Once that decision is made, the rest of the profile setup follows standard best practices. According to Google Business Profile Help, agents should select the most accurate primary category for their business type. The category field affects which searches the profile appears in, and choosing the wrong one can suppress visibility independent of any suspension risk. Verifying the profile correctly is a required step before the listing becomes active, and skipping verification or using an address that does not pass verification is another common failure point.

Reviews remain one of the strongest ranking signals for local search, and building a consistent review volume helps the profile maintain position once the setup issues are resolved. A profile that is correctly configured but has thin review history will still underperform against a well-reviewed competitor in the same market.

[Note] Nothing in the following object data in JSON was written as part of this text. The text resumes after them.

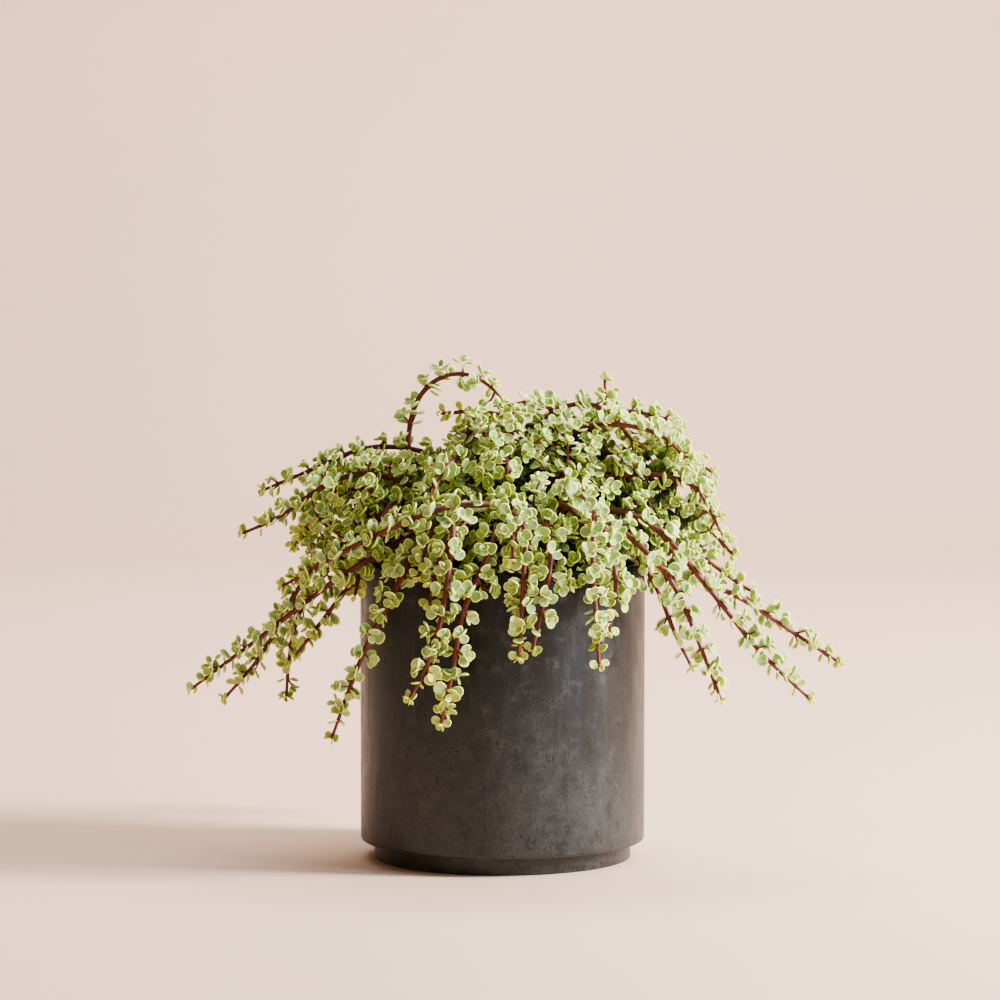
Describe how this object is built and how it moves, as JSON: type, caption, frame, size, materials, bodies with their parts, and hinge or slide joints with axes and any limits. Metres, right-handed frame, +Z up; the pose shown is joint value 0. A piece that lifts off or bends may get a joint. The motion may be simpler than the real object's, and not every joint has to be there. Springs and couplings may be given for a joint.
{
  "type": "potted elephant bush",
  "caption": "Trailing succulent with small round fleshy leaves on arching and hanging stems, growing in a plain dark cylinder pot with a recessed foot.",
  "frame": {"origin": "centre of the pot's base, on the surface it stands on", "axes": "+Z up along the pot's axis, -Y towards the viewer of the plant's best side, +X to the right"},
  "size_m": [0.3813, 0.2722, 0.2943],
  "materials": {
    "pot": "satin, mottled dark grey",
    "soil": "rough, matt",
    "leafy_stem": "satin, green leaves with cream edges on red-brown stems"
  },
  "bodies": {
    "root": {"pot": "pot", "soil": "soil", "stem_top_1": "leafy_stem", "stem_top_2": "leafy_stem", "stem_top_3": "leafy_stem", "stem_top_4": "leafy_stem", "stem_top_5": "leafy_stem", "stem_top_6": "leafy_stem", "stem_right_1": "leafy_stem", "stem_right_2": "leafy_stem", "stem_right_3": "leafy_stem", "stem_right_4": "leafy_stem", "stem_right_5": "leafy_stem", "stem_right_6": "leafy_stem", "stem_right_7": "leafy_stem", "stem_right_8": "leafy_stem", "stem_right_9": "leafy_stem", "stem_front_1": "leafy_stem", "stem_front_2": "leafy_stem", "stem_front_3": "leafy_stem", "stem_front_4": "leafy_stem", "stem_front_5": "leafy_stem", "stem_front_6": "leafy_stem", "stem_front_7": "leafy_stem", "stem_left_1": "leafy_stem", "stem_left_2": "leafy_stem", "stem_left_3": "leafy_stem", "stem_left_4": "leafy_stem", "stem_left_5": "leafy_stem", "stem_left_6": "leafy_stem", "stem_left_7": "leafy_stem", "stem_left_8": "leafy_stem", "stem_left_9": "leafy_stem", "stem_back_1": "leafy_stem", "stem_back_2": "leafy_stem", "stem_back_3": "leafy_stem", "stem_back_4": "leafy_stem", "stem_back_5": "leafy_stem", "stem_back_6": "leafy_stem", "stem_back_7": "leafy_stem", "stem_back_8": "leafy_stem", "stem_back_9": "leafy_stem", "stem_back_10": "leafy_stem", "stem_back_11": "leafy_stem", "stem_crown_1": "leafy_stem", "stem_crown_2": "leafy_stem", "stem_crown_3": "leafy_stem", "stem_crown_4": "leafy_stem", "stem_crown_5": "leafy_stem", "stem_crown_6": "leafy_stem", "stem_crown_7": "leafy_stem", "stem_crown_8": "leafy_stem", "stem_skirt_1": "leafy_stem", "stem_skirt_2": "leafy_stem", "stem_skirt_3": "leafy_stem", "stem_skirt_4": "leafy_stem", "stem_skirt_5": "leafy_stem"}
  },
  "joints": []
}
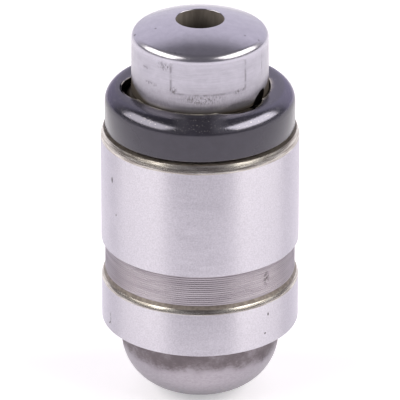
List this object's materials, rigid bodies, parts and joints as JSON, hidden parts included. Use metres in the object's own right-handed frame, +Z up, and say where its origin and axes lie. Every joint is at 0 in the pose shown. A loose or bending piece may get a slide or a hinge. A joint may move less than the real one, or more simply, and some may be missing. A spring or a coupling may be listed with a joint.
{
  "type": "hydraulic valve lifter",
  "caption": "Hydraulic valve lifter: ground cylinder with rounded nose, oil-fed plunger with domed head, notched retaining cap and internal check valve.",
  "frame": {"origin": "tip of the rounded nose, on the lifter's axis", "axes": "+Z up the lifter's axis, from the nose to the domed head"},
  "size_m": [0.017, 0.017, 0.0345],
  "materials": {
    "ground_steel": "centreless ground, satin, with dark heat-treat scale on the nose",
    "black_oxide_steel": "glossy blue-black oxide on drawn sheet steel",
    "polished_steel": "polished dome, fine ground side",
    "lapped_steel": "lapped, bright",
    "bearing_steel": "polished ball",
    "spring_steel": "dark drawn wire",
    "stamped_steel": "dull stamped sheet"
  },
  "bodies": {
    "cylinder": {"housing": "ground_steel", "retaining_cap": "black_oxide_steel", "plunger_spring": "spring_steel"},
    "plunger": {"plunger_head": "polished_steel", "lower_plunger": "lapped_steel", "ball_retainer": "stamped_steel", "ball_spring": "spring_steel"},
    "valve_ball": {"check_ball": "bearing_steel"}
  },
  "joints": [
    {"name": "plunger_slide", "type": "slide", "parent": "cylinder", "child": "plunger", "axis": [0, 0, 1], "range_m": [-0.003, 0], "stiffness_N_per_m": 400, "springref_m": 0.001, "deforming": ["plunger_spring"]},
    {"name": "valve_ball_lift", "type": "slide", "parent": "plunger", "child": "valve_ball", "axis": [0, 0, 1], "range_m": [-0.0004, 0], "stiffness_N_per_m": 20, "springref_m": 0.0005, "deforming": ["ball_spring"]}
  ]
}
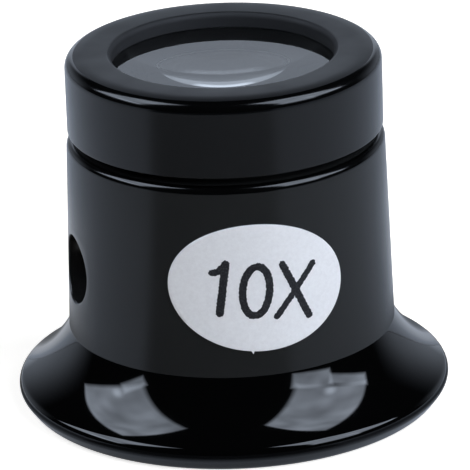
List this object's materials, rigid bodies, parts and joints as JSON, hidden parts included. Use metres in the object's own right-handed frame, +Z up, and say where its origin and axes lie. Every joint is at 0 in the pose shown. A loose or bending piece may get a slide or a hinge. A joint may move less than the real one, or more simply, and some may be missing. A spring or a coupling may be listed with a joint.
{
  "type": "jeweler loupe",
  "caption": "Jeweler's eye loupe: a flared eyecup barrel with vent holes, a screw cap over a stacked lens pair, and an oval magnification label.",
  "frame": {"origin": "centre of the eye rim's resting face, on the optical axis", "axes": "+Z up the optical axis to the screw cap; X along the two vent holes; the oval label faces -Y, a little towards -X"},
  "size_m": [0.036, 0.036, 0.0302],
  "materials": {
    "barrel_plastic": "moulded ABS, glossy flare and satin barrel",
    "cap_plastic": "satin moulded ABS",
    "spacer_plastic": "matt moulded plastic",
    "lens_glass": "polished optical glass",
    "label_film": "satin silver-white film"
  },
  "bodies": {
    "barrel": {"eyecup_barrel": "barrel_plastic", "rear_lens": "lens_glass", "lens_spacer": "spacer_plastic", "magnification_label": "label_film"},
    "front_glass": {"front_lens": "lens_glass"},
    "cap": {"lens_cap": "cap_plastic"}
  },
  "joints": [
    {"name": "cap_lift", "type": "slide", "parent": "barrel", "child": "front_glass", "axis": [0, 0, 1], "range_m": [0, 0.003]},
    {"name": "cap_turn", "type": "hinge", "parent": "front_glass", "child": "cap", "pos_m": [0, 0, 0.026], "axis": [0, 0, 1], "range_deg": [0, 1080]}
  ],
  "couplings": [
    {"joint": "cap_lift", "follows": "cap_turn", "m_per_rad": 0.00015915}
  ]
}
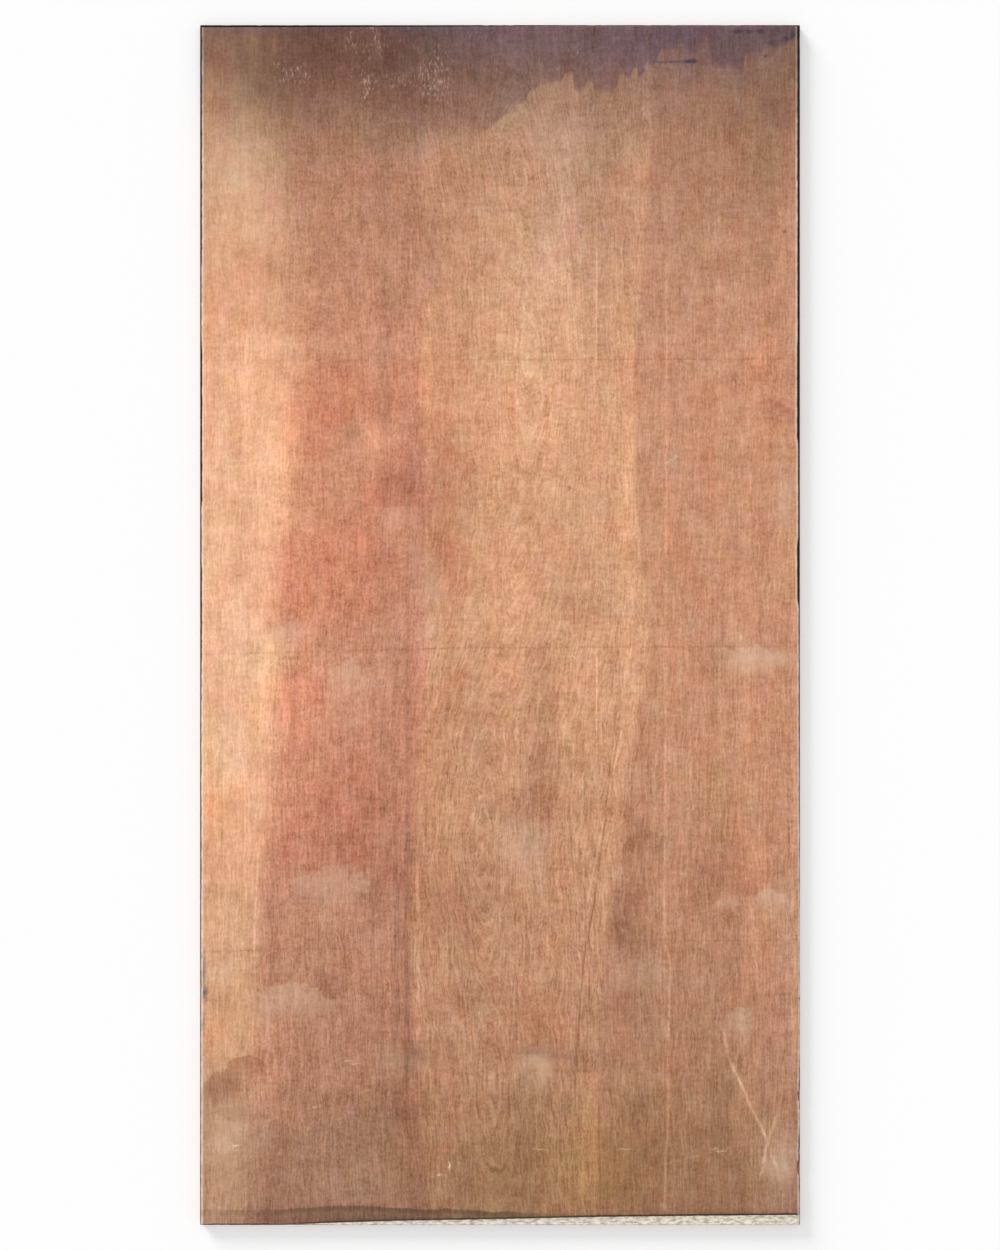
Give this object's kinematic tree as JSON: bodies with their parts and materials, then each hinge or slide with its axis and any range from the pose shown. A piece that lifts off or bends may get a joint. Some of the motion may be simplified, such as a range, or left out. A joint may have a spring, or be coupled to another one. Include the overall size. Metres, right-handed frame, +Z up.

Why This Matters for Real Estate Agents

Real estate is one of the highest-intent local searches on Google. Someone searching for a real estate agent in a specific city is not browsing. They are close to a decision. Agents who are not in the map pack for those searches are not visible at the moment that buyer or seller is ready to reach out. A suspended or misconfigured Google Business Profile does not just hurt ranking. It removes the agent from that conversation entirely.

The address issue driving most suspensions is fixable in under ten minutes for most agents. Switching from a physical address to a service-area configuration, selecting accurate business categories, and confirming the profile is verified and active addresses the primary risk. The agents getting suspended are not doing anything deliberately wrong. They are setting up profiles the way the interface seems to suggest, without knowing that real estate has specific requirements that differ from a retail business or a restaurant. The fix is simple once the problem is understood.